-- Begin INPUT DATA --
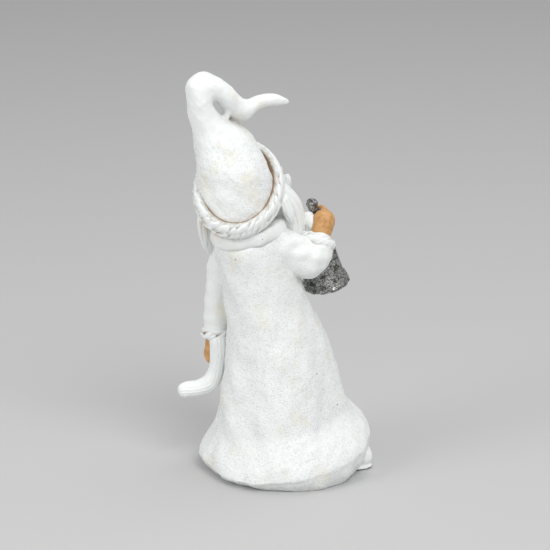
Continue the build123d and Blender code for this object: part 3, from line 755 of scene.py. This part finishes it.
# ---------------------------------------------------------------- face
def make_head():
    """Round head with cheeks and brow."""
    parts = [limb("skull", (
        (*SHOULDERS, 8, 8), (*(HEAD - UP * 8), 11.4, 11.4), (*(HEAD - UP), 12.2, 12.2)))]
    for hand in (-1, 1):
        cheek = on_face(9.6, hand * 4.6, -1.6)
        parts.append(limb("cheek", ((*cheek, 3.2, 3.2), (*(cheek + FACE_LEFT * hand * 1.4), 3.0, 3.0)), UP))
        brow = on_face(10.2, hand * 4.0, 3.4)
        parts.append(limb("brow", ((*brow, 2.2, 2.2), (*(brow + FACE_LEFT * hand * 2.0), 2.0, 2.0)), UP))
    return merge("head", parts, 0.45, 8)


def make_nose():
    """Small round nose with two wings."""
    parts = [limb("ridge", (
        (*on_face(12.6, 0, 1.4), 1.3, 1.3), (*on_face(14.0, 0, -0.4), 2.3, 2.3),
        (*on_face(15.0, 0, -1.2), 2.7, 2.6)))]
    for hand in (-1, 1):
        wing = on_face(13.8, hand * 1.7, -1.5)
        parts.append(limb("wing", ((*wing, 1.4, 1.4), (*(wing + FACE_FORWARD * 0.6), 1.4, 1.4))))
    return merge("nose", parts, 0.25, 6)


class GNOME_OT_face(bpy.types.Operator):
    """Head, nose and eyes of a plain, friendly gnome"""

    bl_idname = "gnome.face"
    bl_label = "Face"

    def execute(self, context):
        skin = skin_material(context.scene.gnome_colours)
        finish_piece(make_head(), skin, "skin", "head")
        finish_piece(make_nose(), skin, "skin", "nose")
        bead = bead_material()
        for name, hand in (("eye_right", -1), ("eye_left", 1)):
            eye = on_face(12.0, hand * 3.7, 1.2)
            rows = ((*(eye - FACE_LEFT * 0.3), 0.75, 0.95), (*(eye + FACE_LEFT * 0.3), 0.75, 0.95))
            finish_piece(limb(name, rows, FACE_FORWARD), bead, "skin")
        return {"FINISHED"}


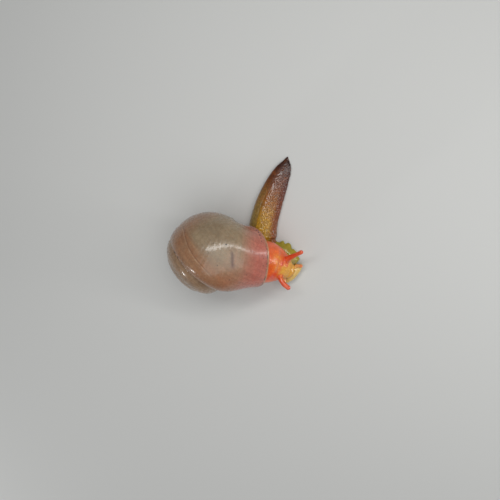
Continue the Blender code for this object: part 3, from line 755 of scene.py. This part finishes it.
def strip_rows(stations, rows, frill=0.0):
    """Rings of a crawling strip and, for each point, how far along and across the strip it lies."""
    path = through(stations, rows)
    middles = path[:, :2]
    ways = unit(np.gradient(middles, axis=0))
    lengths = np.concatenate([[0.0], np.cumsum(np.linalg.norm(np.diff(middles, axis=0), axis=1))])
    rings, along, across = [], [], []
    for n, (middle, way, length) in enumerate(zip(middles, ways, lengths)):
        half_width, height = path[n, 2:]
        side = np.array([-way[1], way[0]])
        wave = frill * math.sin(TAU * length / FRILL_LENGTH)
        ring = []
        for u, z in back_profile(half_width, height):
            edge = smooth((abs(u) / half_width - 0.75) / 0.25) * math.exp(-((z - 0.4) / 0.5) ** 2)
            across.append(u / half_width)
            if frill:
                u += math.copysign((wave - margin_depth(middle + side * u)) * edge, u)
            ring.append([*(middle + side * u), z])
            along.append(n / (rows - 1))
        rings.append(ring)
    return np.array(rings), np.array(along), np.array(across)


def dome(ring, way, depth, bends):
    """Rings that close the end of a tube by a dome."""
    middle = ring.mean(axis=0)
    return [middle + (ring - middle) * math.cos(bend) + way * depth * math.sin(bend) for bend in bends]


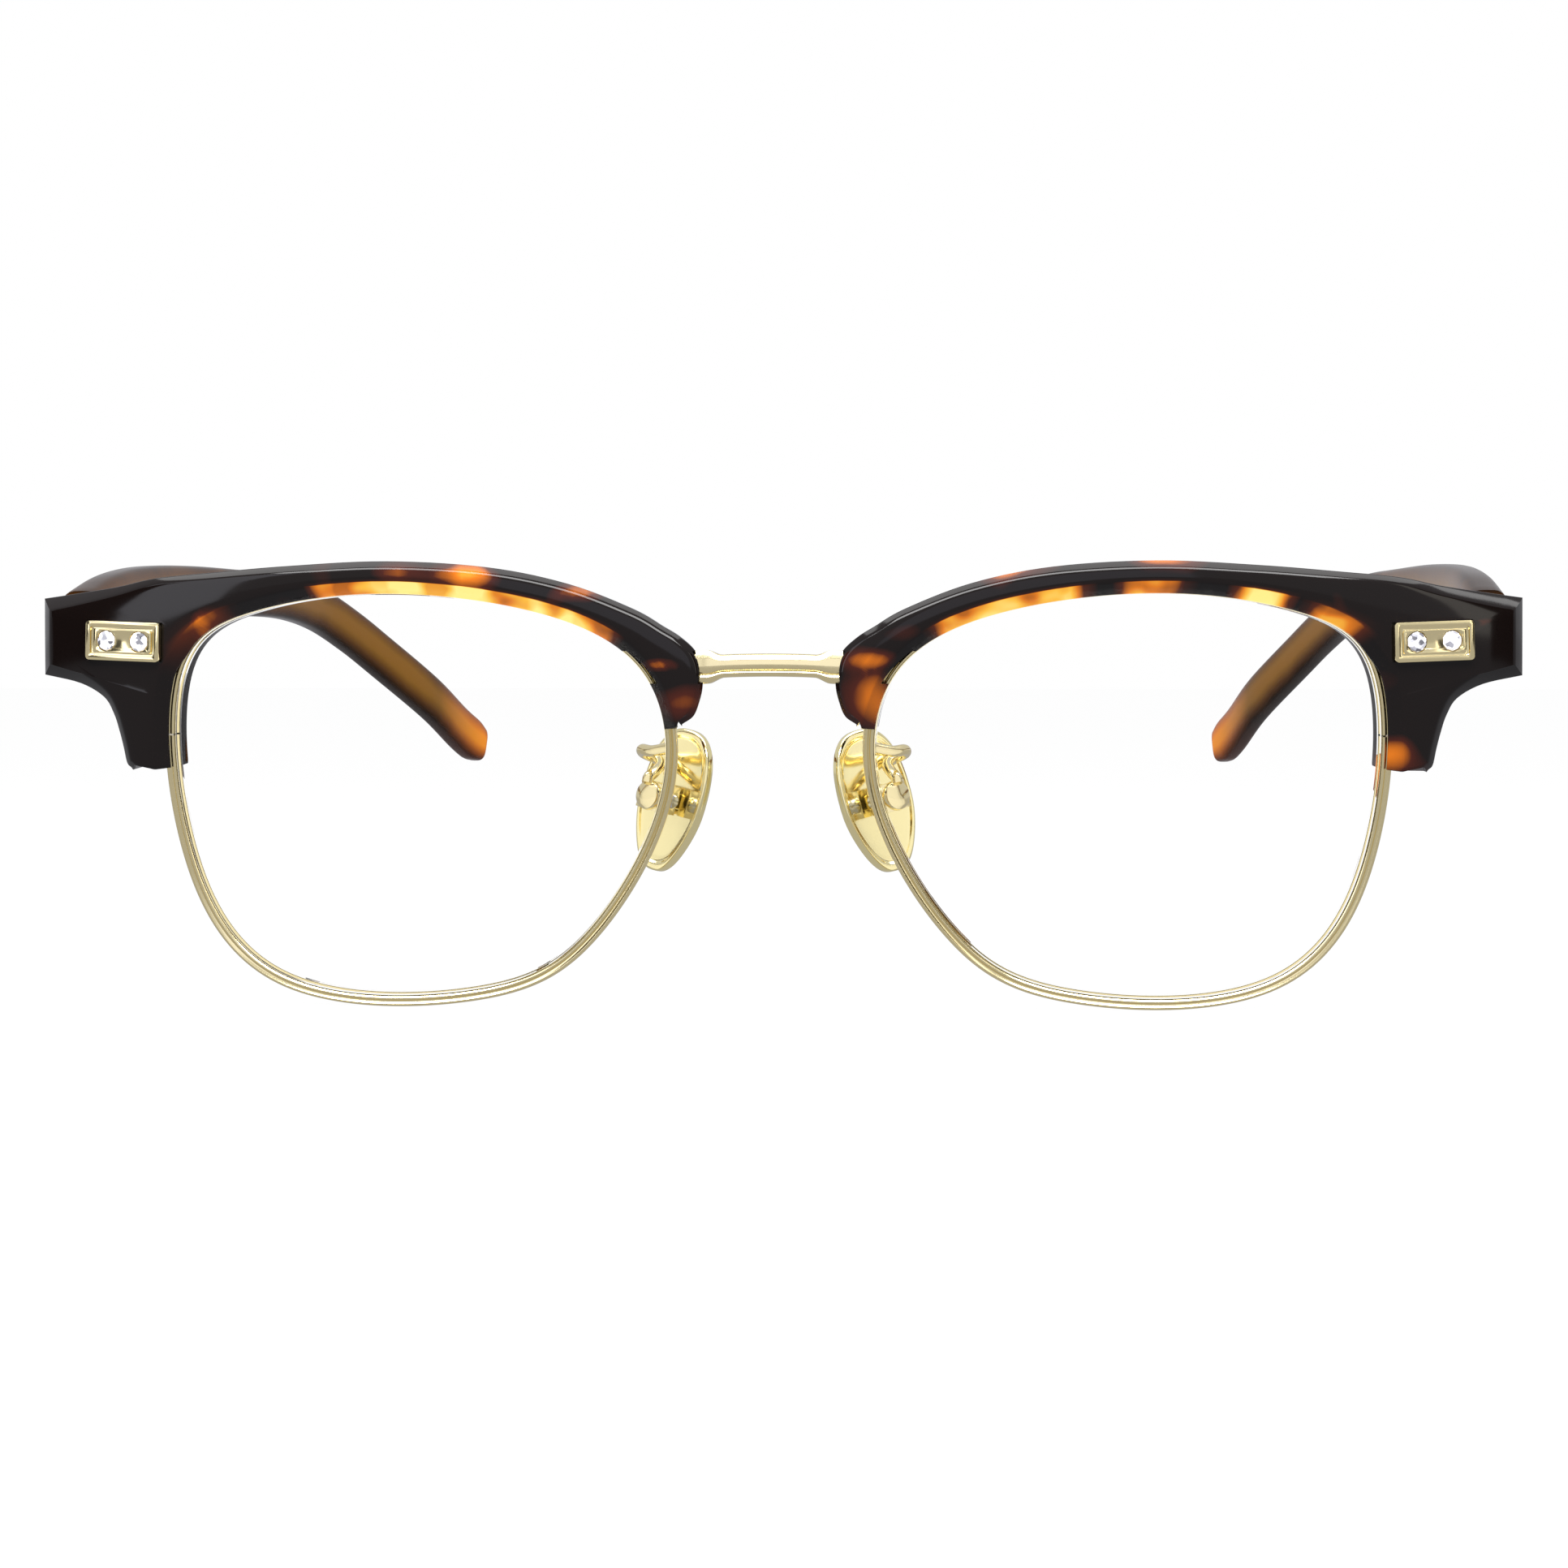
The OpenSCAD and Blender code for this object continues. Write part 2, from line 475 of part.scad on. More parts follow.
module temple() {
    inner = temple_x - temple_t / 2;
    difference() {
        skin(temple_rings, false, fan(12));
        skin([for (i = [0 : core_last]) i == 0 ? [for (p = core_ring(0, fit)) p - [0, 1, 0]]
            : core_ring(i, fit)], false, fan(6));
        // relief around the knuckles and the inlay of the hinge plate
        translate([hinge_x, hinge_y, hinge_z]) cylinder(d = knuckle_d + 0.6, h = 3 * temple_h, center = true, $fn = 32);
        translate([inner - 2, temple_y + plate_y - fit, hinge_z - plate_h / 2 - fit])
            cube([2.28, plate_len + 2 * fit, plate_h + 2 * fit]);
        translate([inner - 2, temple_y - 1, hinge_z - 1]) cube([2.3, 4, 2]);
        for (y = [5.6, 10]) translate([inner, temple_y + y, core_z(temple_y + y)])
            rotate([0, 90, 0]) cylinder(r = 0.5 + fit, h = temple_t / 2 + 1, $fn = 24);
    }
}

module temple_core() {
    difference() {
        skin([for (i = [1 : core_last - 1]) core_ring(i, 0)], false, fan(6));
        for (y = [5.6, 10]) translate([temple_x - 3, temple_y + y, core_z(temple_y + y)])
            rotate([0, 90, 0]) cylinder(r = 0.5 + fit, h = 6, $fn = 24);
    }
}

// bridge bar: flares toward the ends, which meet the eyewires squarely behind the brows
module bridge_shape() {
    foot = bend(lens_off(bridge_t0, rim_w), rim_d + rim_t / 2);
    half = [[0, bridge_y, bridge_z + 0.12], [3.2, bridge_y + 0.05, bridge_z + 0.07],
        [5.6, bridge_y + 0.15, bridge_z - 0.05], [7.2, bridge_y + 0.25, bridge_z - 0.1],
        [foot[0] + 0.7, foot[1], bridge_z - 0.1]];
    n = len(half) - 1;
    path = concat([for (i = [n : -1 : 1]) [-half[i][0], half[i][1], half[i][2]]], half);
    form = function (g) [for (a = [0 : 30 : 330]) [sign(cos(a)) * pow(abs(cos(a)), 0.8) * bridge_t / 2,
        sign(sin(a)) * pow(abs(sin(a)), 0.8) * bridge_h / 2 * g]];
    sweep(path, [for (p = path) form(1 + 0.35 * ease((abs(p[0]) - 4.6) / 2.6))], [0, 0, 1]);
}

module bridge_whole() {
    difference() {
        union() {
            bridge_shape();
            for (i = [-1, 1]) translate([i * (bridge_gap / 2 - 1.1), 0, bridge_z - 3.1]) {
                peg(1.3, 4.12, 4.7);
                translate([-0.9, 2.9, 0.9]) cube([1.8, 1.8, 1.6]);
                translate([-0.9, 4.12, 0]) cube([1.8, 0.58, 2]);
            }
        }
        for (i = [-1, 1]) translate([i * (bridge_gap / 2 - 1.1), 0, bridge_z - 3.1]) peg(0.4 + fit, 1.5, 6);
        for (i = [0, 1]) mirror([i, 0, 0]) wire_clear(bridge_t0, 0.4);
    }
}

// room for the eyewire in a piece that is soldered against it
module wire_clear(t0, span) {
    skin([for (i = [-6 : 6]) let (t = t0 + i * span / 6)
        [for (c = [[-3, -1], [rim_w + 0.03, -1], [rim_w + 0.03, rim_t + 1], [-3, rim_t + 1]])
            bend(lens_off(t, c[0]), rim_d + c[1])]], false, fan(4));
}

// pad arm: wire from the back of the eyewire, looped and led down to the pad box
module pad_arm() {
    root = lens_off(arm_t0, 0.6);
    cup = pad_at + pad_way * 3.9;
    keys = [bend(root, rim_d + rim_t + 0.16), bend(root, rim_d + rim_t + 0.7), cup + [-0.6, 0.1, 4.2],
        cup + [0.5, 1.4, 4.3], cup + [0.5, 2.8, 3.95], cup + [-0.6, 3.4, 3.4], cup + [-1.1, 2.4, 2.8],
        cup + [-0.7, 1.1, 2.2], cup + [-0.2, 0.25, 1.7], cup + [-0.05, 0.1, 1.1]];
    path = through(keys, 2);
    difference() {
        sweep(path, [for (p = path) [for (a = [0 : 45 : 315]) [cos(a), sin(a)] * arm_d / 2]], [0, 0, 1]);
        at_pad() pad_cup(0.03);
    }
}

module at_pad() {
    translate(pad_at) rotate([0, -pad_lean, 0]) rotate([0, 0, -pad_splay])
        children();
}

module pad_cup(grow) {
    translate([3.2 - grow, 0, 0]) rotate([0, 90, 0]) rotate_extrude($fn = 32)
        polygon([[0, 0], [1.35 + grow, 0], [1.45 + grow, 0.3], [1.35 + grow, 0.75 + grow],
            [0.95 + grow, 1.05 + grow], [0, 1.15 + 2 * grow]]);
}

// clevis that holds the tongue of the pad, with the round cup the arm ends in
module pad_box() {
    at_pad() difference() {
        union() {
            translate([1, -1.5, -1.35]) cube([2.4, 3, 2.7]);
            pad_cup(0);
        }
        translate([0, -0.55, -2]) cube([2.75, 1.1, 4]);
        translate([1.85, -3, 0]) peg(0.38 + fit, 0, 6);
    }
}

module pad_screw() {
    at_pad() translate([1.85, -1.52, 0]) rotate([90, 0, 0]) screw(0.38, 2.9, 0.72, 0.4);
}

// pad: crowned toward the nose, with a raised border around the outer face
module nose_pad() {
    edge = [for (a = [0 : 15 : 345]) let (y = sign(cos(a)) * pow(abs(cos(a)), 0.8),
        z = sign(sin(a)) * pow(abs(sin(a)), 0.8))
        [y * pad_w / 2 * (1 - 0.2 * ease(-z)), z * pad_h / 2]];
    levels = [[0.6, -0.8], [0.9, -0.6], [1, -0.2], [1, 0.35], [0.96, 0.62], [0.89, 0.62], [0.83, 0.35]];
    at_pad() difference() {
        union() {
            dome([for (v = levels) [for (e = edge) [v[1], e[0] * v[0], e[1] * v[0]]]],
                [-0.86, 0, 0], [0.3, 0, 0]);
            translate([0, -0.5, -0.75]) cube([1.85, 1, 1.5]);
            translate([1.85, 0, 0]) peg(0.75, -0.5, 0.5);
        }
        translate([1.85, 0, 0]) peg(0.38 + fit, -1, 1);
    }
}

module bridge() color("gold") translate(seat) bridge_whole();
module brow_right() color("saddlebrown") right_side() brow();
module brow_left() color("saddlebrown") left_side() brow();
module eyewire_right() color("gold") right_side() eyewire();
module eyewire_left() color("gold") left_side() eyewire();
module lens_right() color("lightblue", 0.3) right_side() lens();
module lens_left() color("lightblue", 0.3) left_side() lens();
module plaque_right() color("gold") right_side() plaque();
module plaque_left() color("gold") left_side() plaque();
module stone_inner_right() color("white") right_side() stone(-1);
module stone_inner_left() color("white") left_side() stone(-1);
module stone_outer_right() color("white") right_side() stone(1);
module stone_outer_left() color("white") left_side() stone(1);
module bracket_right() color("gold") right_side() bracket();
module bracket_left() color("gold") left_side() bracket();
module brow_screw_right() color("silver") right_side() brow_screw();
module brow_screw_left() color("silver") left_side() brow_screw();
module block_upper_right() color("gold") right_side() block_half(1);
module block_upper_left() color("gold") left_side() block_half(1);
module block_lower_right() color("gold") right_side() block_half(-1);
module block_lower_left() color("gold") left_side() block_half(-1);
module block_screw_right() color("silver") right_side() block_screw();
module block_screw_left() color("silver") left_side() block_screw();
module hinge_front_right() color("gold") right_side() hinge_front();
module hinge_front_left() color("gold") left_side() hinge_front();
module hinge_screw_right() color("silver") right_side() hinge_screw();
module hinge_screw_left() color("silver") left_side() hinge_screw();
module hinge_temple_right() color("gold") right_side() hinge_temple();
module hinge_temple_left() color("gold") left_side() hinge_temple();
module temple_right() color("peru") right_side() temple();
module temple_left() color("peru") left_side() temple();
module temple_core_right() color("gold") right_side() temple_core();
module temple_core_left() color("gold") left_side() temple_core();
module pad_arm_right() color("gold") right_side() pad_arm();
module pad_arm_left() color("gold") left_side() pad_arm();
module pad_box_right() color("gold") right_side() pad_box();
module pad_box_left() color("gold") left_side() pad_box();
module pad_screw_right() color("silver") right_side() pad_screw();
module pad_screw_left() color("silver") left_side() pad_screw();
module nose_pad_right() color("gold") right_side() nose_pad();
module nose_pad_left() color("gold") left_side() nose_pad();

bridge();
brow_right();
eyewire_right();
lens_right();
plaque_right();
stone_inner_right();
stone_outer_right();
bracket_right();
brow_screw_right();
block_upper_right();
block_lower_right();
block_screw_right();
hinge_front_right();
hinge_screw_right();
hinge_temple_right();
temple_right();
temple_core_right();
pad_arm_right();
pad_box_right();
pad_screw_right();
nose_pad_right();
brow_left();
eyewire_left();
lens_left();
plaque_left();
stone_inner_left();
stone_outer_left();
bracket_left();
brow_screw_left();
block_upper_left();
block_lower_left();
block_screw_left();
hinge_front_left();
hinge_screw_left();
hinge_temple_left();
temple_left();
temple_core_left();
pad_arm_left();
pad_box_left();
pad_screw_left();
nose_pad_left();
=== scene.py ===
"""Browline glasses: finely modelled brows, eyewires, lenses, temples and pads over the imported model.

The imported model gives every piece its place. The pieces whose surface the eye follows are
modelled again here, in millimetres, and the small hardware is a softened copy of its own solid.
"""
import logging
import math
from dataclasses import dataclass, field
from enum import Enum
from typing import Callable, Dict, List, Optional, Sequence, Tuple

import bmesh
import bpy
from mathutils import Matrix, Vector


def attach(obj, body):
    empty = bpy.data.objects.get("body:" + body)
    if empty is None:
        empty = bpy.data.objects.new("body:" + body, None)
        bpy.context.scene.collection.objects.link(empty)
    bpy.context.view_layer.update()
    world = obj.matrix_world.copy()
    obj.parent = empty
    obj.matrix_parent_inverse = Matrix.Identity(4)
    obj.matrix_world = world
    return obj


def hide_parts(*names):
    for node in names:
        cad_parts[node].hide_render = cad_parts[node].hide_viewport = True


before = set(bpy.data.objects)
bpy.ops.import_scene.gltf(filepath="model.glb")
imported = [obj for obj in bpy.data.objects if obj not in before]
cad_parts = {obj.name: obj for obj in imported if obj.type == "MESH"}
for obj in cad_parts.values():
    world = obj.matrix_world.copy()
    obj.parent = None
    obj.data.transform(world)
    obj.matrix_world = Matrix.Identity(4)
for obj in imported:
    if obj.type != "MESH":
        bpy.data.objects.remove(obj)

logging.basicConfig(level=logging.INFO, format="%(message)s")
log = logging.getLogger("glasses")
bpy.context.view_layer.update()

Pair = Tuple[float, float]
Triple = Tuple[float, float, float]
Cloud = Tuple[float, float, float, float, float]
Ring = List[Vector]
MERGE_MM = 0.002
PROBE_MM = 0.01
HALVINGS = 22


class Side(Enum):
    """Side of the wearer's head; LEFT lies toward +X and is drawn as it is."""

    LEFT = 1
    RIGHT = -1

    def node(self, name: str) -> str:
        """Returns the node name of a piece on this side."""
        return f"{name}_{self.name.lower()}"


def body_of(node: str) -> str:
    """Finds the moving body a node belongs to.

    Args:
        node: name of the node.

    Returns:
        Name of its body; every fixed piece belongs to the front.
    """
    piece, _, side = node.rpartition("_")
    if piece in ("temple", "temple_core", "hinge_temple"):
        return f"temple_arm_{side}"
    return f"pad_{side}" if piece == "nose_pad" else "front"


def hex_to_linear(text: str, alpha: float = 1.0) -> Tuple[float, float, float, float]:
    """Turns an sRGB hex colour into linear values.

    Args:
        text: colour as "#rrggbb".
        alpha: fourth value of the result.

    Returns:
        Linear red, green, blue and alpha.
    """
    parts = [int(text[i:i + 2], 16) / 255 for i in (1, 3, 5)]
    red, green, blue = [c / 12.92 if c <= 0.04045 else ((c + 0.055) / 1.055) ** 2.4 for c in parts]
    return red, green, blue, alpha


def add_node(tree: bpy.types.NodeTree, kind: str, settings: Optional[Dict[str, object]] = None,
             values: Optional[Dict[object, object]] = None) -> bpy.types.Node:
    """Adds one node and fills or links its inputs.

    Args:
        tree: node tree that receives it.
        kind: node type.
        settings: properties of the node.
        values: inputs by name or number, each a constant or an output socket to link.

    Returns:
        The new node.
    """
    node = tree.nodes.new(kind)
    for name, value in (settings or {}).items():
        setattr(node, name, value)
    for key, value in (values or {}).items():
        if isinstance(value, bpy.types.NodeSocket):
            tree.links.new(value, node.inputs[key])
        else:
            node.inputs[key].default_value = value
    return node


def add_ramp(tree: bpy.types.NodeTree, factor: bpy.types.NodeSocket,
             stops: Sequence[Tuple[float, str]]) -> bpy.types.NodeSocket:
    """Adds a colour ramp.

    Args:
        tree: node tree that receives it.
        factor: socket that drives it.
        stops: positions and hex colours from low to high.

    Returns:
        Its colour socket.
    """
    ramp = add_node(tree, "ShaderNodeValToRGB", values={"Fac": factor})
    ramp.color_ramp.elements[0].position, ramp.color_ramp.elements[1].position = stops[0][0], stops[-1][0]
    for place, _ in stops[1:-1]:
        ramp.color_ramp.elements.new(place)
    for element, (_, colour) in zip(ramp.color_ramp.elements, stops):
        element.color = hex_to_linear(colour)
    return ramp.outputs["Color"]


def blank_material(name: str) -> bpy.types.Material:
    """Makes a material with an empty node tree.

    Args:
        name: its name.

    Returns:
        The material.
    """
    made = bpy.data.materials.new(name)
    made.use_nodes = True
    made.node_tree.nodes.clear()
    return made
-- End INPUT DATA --
* _WORK TO BE COMPLETED_
Please print exactly, and only, the lines from the line with "Continue the Blender" to the line with "return [middle +", both included.

* _SOLUTION TO THIS TASK_
Continue the Blender code for this object: part 3, from line 755 of scene.py. This part finishes it.
def strip_rows(stations, rows, frill=0.0):
    """Rings of a crawling strip and, for each point, how far along and across the strip it lies."""
    path = through(stations, rows)
    middles = path[:, :2]
    ways = unit(np.gradient(middles, axis=0))
    lengths = np.concatenate([[0.0], np.cumsum(np.linalg.norm(np.diff(middles, axis=0), axis=1))])
    rings, along, across = [], [], []
    for n, (middle, way, length) in enumerate(zip(middles, ways, lengths)):
        half_width, height = path[n, 2:]
        side = np.array([-way[1], way[0]])
        wave = frill * math.sin(TAU * length / FRILL_LENGTH)
        ring = []
        for u, z in back_profile(half_width, height):
            edge = smooth((abs(u) / half_width - 0.75) / 0.25) * math.exp(-((z - 0.4) / 0.5) ** 2)
            across.append(u / half_width)
            if frill:
                u += math.copysign((wave - margin_depth(middle + side * u)) * edge, u)
            ring.append([*(middle + side * u), z])
            along.append(n / (rows - 1))
        rings.append(ring)
    return np.array(rings), np.array(along), np.array(across)


def dome(ring, way, depth, bends):
    """Rings that close the end of a tube by a dome."""
    middle = ring.mean(axis=0)
    return [middle + (ring - middle) * math.cos(bend) + way * depth * math.sin(bend) for bend in bends]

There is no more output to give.